>> Begin Supplied entries
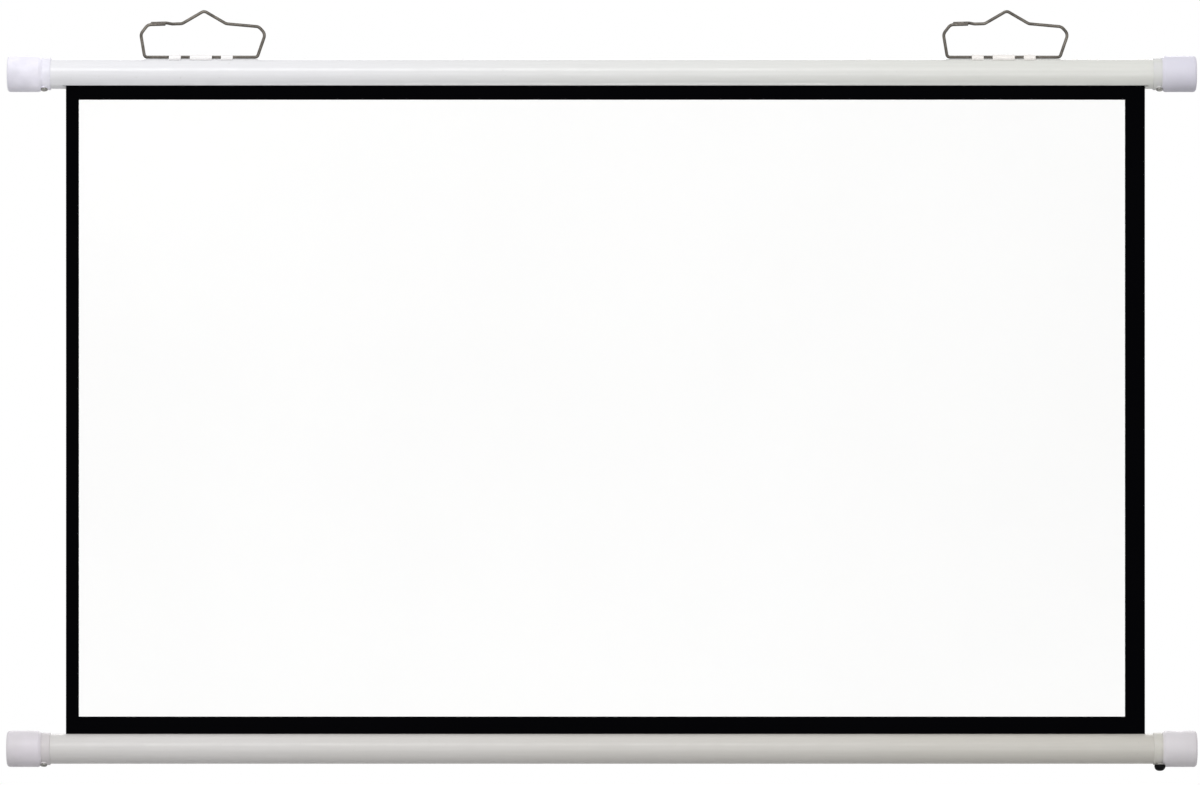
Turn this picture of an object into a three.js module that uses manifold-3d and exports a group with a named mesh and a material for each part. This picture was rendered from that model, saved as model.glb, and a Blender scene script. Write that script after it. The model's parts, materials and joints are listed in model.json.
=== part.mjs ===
// Pull-down projector screen: a spring roller in a tubular case, a bordered cloth, a slotted bottom bar and
// two wire hangers. Millimetres, +Z up, the picture faces -Y.
// The origin lies midway between the two points where the hangers rest on their hooks.
import * as THREE from 'three';
import { mergeVertices } from 'three/addons/utils/BufferGeometryUtils.js';
import Module from 'manifold-3d';

const wasm = await Module();
wasm.setup();

// Gaps between neighbours, and how far a cutter runs past what it cuts
const SEAT_GAP = 0.3;
const CUT_OVERRUN = 2;
const WELD = 0.0001;

// Tubes, and how far they reach with their caps past the side edges of the cloth
const TUBE_DIAMETER = 38;
const TUBE_WALL = 1.2;
const END_REACH_LEFT = 74.55;
const END_REACH_RIGHT = 65.55;

// Caps
const CAP_DIAMETER = 46;
const CAP_END_WALL = 5;
const CAP_BARREL_LENGTH = 40;
const CAP_SHOULDER_LENGTH = 4;
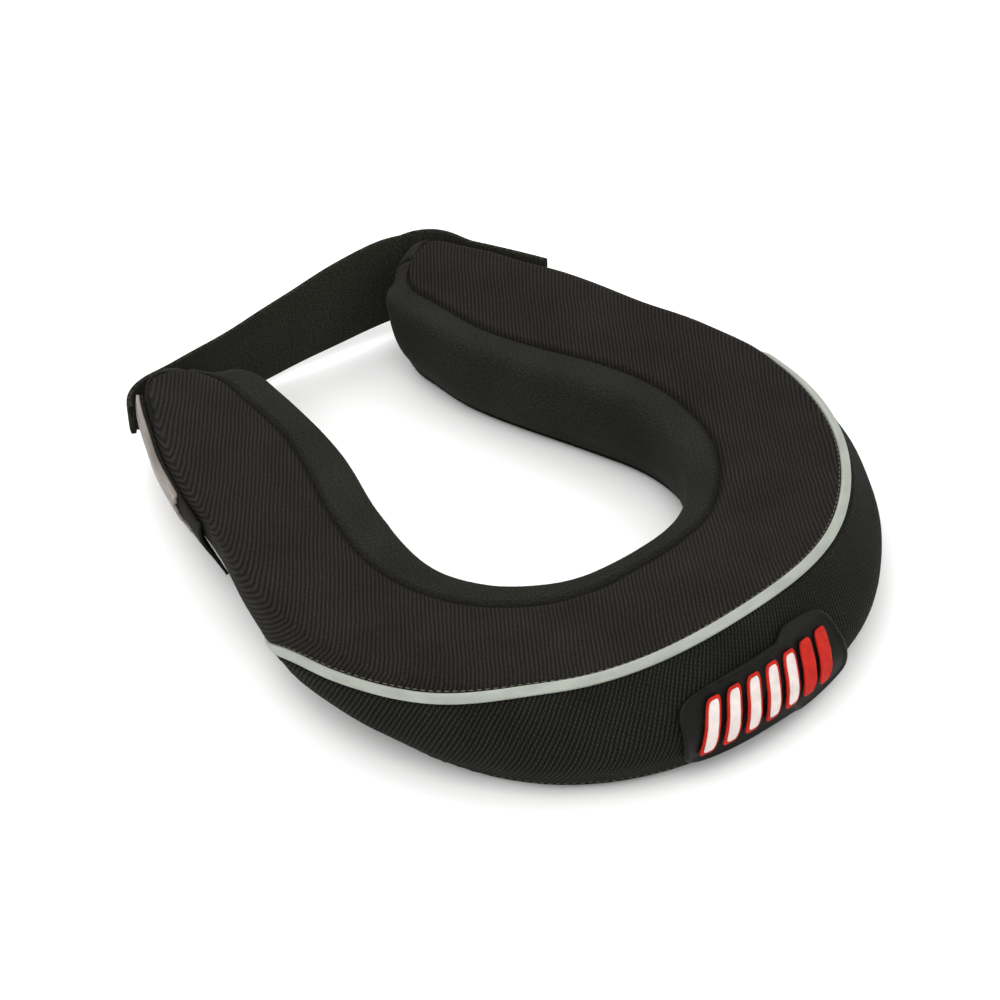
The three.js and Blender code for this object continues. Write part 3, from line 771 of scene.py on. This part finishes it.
>> End Supplied entries
▶ _Work instructions_:
Repeat each record exactly, leaving nothing out.

▶ _Final result_:
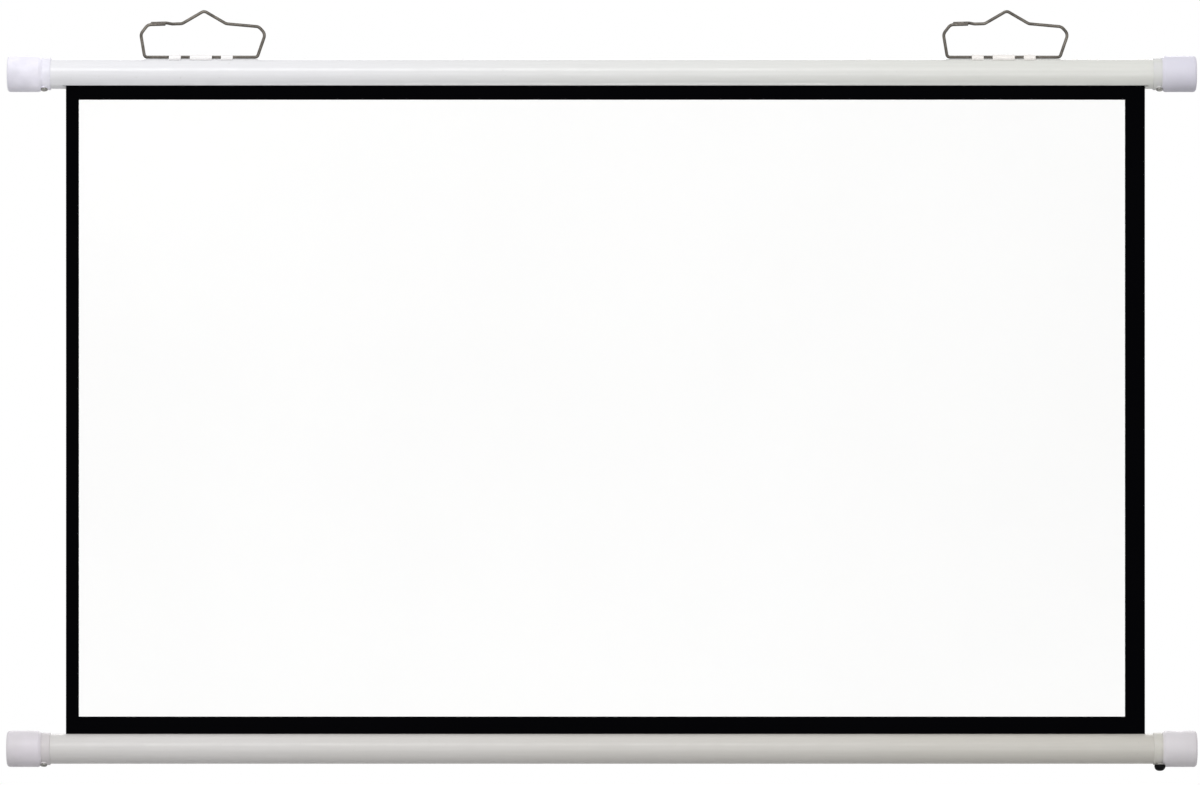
Turn this picture of an object into a three.js module that uses manifold-3d and exports a group with a named mesh and a material for each part. This picture was rendered from that model, saved as model.glb, and a Blender scene script. Write that script after it. The model's parts, materials and joints are listed in model.json.
=== part.mjs ===
// Pull-down projector screen: a spring roller in a tubular case, a bordered cloth, a slotted bottom bar and
// two wire hangers. Millimetres, +Z up, the picture faces -Y.
// The origin lies midway between the two points where the hangers rest on their hooks.
import * as THREE from 'three';
import { mergeVertices } from 'three/addons/utils/BufferGeometryUtils.js';
import Module from 'manifold-3d';

const wasm = await Module();
wasm.setup();

// Gaps between neighbours, and how far a cutter runs past what it cuts
const SEAT_GAP = 0.3;
const CUT_OVERRUN = 2;
const WELD = 0.0001;

// Tubes, and how far they reach with their caps past the side edges of the cloth
const TUBE_DIAMETER = 38;
const TUBE_WALL = 1.2;
const END_REACH_LEFT = 74.55;
const END_REACH_RIGHT = 65.55;

// Caps
const CAP_DIAMETER = 46;
const CAP_END_WALL = 5;
const CAP_BARREL_LENGTH = 40;
const CAP_SHOULDER_LENGTH = 4;
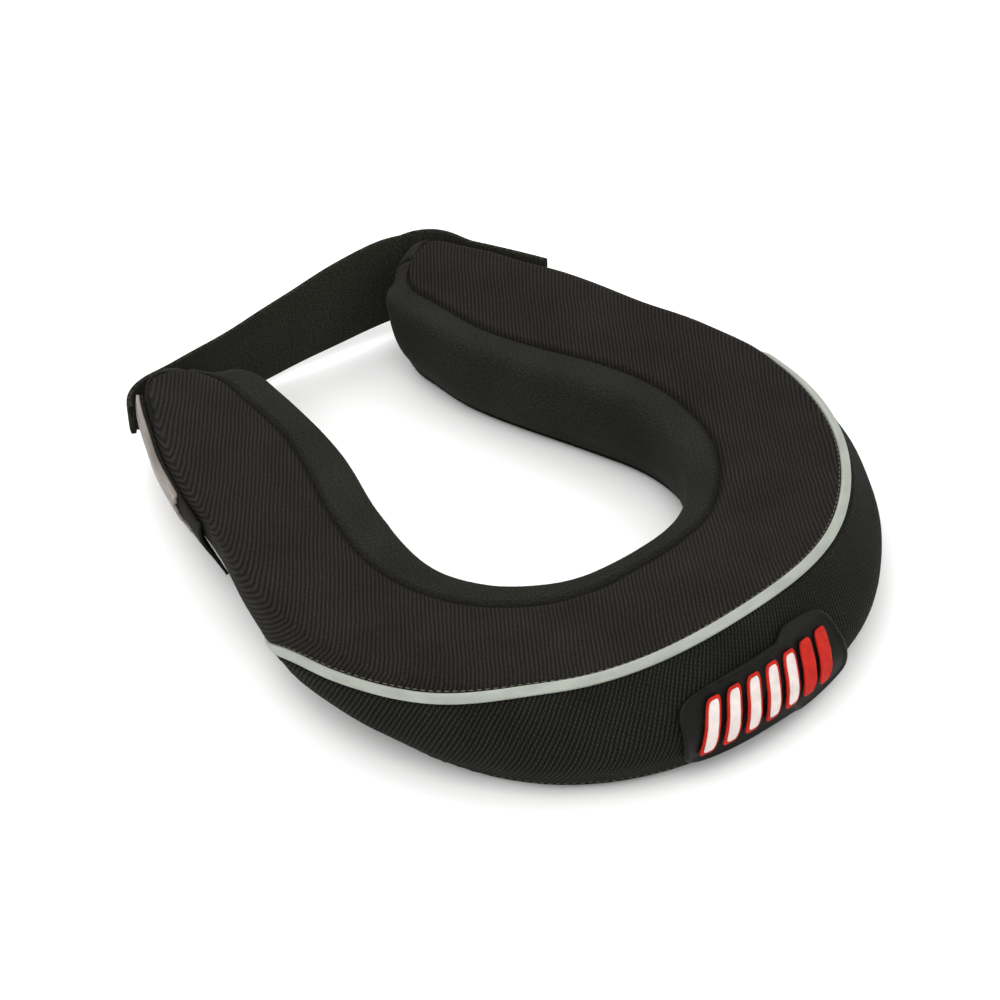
The three.js and Blender code for this object continues. Write part 3, from line 771 of scene.py on. This part finishes it.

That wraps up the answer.